Not for nothing, but this was also the
only one of the rooms where oil was collecting on the floor, having
leaked from one or more of the machines like the slime trail left by
a slug as it squirms across your porch.
The end point of my circuit was the
heat-treating area where pieces and parts were delivered into the maw
of a garage-sized furnace designed to harden the steel and strengthen
the finished product.
The furnace was a gruesome assemblage
of ovens, piping, valves and gauges It put me in mind of the massive
coal-fired blast furnaces that gave birth to the industrial age, and
of other ovens that gave birth to a less innocent, more destructive
age.
Birth and death.
Past and future.
Round and round I went protecting the
past, presiding over its dissection and lamenting the loss of another
tradition.
Lap after lap.
Less you should think me some kind of
hypocrite, I will freely admit that progress is great, that
technology is cool, but, for every iPhone and Tesla, there is a
displaced worker left wondering what happened to the bargain made
with their employer.
The employees sold their time in
exchange for a promise that they would e secure in their retirement.
They worked with the chemicals, they risked their health so that they
could look forward to a brighter day free from worry. But, when the
going got tough, the employers got going and with them went the
employee pensions and their access to healthcare.
This is not a new story. It is one
that has probably been repeated more than once since I began this
sentence. But it's one thing to read a headline about a plant
closure and quite another to look at the silent machines and tables
full of tools that are out of work.
I don't mean to draw equivalence, but
there is no denying a solemnity comparable to the piles of shoes that
no longer have feet to protect, or footsteps to follow.
On the day of the auction, I met a
number of former employees who were taking one last turn through the
plant that had been a center for so much of their lives.

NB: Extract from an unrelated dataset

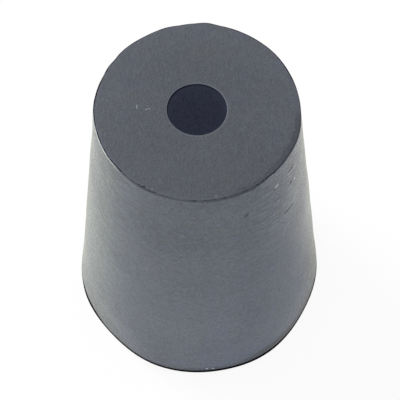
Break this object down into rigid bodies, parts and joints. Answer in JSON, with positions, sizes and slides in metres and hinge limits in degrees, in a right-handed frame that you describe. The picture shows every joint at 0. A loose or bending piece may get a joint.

One woman wanted to have her picture
taken in front of a giant machine because, as she said, her kids
would never believe that she had run it.
There is a program I like to watch on
the Science Channel called “How It's Made.” The producers sent
their camera crews to factories and workshops all over the world and
document the fabrication of everything from electric violins to
headlight reflectors. It's a terrific program to watch and zone out
to: lots of motion, very little dialogue, not much to think about.
A frequent topic are the various forms of packaged foods. It can be
fascinating to see the choreography of complex machinery as the
product moves from ingredients to packaged piece with only nominal
human intervention. Where you do see human hands they are loading
the machines, or transferring product from one automated line to
another.
We demand lower prices and higher
efficiencies, which drives automation in and people out: this is the
bright future we have set for ourselves.
What good is a bright future if you
can't afford to live there?
During the week that I worked with the
auction company one question came up time and again from the high
bidders: what was going to happen to the building?
As far as I was able to determine,
there is no plan. For one thing, it's really not suited to much
other than the purpose for which it was built; and for another, who
would want three-quarters of a million square feet for anything
except maybe a warehouse space that would be packed by machine with
goods made by other machines.
So, there I was, day after the final
gavel fell, sweeping out the corners of this cathedral of work
listening to every shovel hit the trash can, every stroke of the
broom as it bounced off every wall. Many of the bidders have come
and gone with their spoils. What's left are the discarded gloves,
the partially emptied lockers and an uncertain future.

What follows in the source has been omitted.